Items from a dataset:
════════════════════

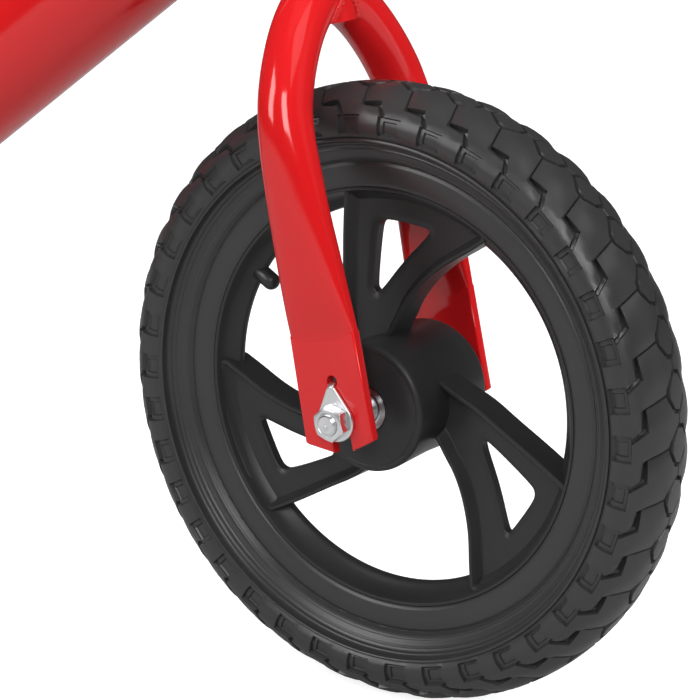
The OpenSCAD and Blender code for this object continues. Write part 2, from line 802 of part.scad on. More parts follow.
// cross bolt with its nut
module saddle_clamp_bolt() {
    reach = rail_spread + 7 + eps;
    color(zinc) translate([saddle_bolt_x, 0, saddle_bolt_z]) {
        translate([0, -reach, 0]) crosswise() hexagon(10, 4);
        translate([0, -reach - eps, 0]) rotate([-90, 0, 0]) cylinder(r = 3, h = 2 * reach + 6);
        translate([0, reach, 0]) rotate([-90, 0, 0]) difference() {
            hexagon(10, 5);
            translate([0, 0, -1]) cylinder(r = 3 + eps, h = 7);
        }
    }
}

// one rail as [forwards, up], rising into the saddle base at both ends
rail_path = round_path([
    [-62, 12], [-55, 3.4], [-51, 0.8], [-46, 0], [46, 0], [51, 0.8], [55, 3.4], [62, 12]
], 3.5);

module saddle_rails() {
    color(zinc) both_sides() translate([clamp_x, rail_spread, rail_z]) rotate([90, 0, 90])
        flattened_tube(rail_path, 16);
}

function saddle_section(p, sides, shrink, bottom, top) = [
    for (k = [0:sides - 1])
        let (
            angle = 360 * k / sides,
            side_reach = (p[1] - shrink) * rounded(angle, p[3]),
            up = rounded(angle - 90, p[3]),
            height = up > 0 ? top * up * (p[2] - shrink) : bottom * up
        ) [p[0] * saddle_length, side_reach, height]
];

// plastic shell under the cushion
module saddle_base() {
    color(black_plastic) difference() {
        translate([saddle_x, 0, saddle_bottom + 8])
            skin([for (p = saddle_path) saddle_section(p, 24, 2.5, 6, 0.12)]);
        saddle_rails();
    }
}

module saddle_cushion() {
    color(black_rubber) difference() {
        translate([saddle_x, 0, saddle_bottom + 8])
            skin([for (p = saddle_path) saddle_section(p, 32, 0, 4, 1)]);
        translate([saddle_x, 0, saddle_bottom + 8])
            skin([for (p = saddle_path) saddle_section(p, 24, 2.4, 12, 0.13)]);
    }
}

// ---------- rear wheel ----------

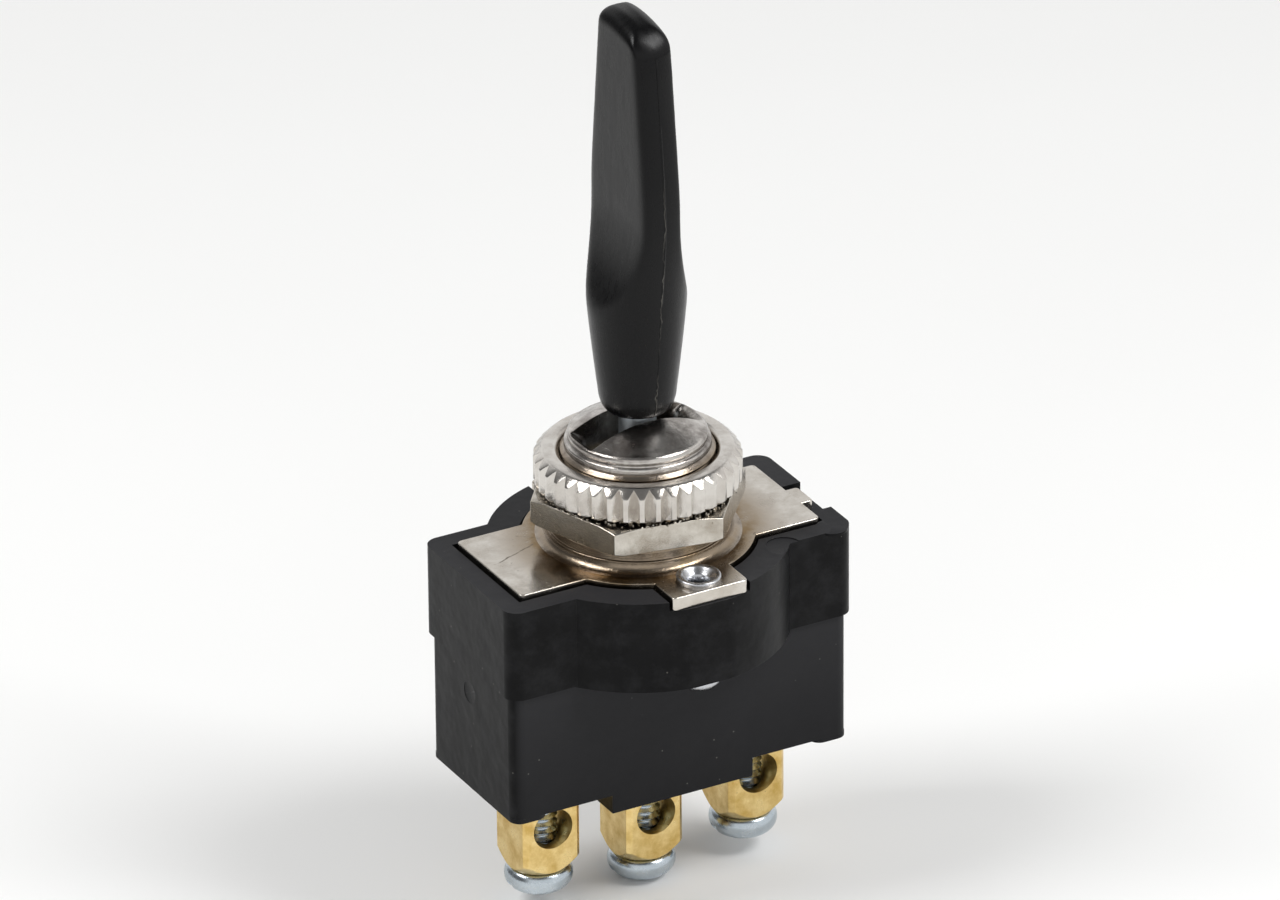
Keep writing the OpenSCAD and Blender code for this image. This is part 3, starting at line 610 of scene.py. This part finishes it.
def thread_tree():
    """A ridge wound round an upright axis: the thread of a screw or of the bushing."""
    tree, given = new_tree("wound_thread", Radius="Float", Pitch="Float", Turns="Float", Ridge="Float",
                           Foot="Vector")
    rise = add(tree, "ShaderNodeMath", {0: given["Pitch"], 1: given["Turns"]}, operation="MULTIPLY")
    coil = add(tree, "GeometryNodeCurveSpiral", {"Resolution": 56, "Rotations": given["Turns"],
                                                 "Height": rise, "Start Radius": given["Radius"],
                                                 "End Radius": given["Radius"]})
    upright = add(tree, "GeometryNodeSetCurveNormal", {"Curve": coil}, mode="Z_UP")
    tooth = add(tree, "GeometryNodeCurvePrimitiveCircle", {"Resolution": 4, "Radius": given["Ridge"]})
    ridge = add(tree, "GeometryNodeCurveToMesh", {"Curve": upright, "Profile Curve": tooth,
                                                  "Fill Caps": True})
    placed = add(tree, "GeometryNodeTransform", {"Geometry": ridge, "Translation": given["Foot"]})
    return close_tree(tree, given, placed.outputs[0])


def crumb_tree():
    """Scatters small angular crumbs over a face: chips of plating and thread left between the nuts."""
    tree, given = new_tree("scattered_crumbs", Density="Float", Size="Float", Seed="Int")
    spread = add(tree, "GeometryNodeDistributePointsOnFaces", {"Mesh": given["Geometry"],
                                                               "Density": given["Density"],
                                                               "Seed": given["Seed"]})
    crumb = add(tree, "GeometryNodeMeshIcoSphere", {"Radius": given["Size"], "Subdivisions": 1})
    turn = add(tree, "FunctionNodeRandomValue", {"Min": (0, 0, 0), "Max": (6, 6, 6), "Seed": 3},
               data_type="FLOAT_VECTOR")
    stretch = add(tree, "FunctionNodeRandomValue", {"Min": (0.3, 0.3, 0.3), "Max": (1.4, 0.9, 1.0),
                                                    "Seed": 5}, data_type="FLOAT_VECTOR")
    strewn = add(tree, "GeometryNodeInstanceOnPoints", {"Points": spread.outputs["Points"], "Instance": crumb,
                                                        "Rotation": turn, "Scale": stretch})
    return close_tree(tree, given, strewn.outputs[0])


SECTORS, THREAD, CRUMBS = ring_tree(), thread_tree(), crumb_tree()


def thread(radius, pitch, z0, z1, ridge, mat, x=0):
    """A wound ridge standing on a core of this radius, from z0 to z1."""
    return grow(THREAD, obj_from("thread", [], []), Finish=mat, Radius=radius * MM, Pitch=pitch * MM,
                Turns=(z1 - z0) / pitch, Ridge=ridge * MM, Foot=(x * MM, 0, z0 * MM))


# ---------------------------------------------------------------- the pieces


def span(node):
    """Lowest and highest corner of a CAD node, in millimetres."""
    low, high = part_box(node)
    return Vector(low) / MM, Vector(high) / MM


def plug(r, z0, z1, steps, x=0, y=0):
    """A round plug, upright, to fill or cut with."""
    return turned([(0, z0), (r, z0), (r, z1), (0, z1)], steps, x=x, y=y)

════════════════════

*DIRECTION*: Look at the material above and copy, word for word, its lines from the first through the one containing "---------- rear wheel".

*TASK SOLUTION*:
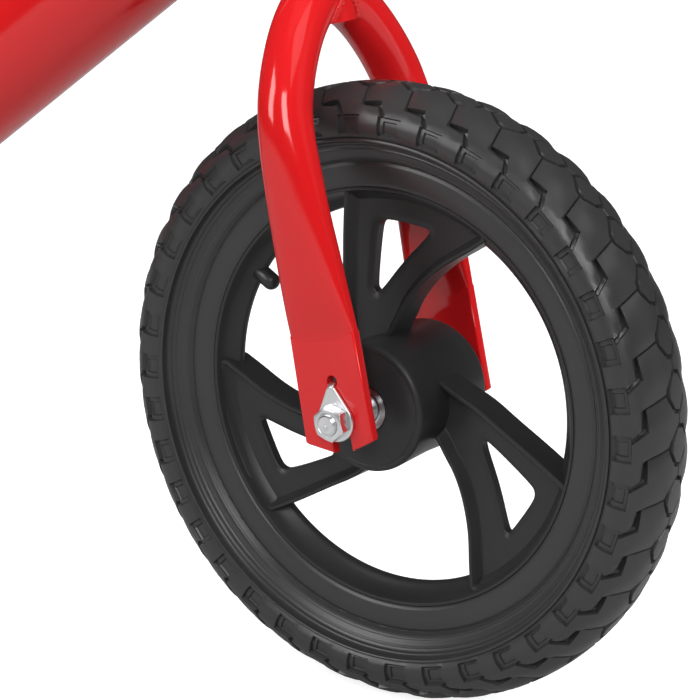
The OpenSCAD and Blender code for this object continues. Write part 2, from line 802 of part.scad on. More parts follow.
// cross bolt with its nut
module saddle_clamp_bolt() {
    reach = rail_spread + 7 + eps;
    color(zinc) translate([saddle_bolt_x, 0, saddle_bolt_z]) {
        translate([0, -reach, 0]) crosswise() hexagon(10, 4);
        translate([0, -reach - eps, 0]) rotate([-90, 0, 0]) cylinder(r = 3, h = 2 * reach + 6);
        translate([0, reach, 0]) rotate([-90, 0, 0]) difference() {
            hexagon(10, 5);
            translate([0, 0, -1]) cylinder(r = 3 + eps, h = 7);
        }
    }
}

// one rail as [forwards, up], rising into the saddle base at both ends
rail_path = round_path([
    [-62, 12], [-55, 3.4], [-51, 0.8], [-46, 0], [46, 0], [51, 0.8], [55, 3.4], [62, 12]
], 3.5);

module saddle_rails() {
    color(zinc) both_sides() translate([clamp_x, rail_spread, rail_z]) rotate([90, 0, 90])
        flattened_tube(rail_path, 16);
}

function saddle_section(p, sides, shrink, bottom, top) = [
    for (k = [0:sides - 1])
        let (
            angle = 360 * k / sides,
            side_reach = (p[1] - shrink) * rounded(angle, p[3]),
            up = rounded(angle - 90, p[3]),
            height = up > 0 ? top * up * (p[2] - shrink) : bottom * up
        ) [p[0] * saddle_length, side_reach, height]
];

// plastic shell under the cushion
module saddle_base() {
    color(black_plastic) difference() {
        translate([saddle_x, 0, saddle_bottom + 8])
            skin([for (p = saddle_path) saddle_section(p, 24, 2.5, 6, 0.12)]);
        saddle_rails();
    }
}

module saddle_cushion() {
    color(black_rubber) difference() {
        translate([saddle_x, 0, saddle_bottom + 8])
            skin([for (p = saddle_path) saddle_section(p, 32, 0, 4, 1)]);
        translate([saddle_x, 0, saddle_bottom + 8])
            skin([for (p = saddle_path) saddle_section(p, 24, 2.4, 12, 0.13)]);
    }
}

// ---------- rear wheel ----------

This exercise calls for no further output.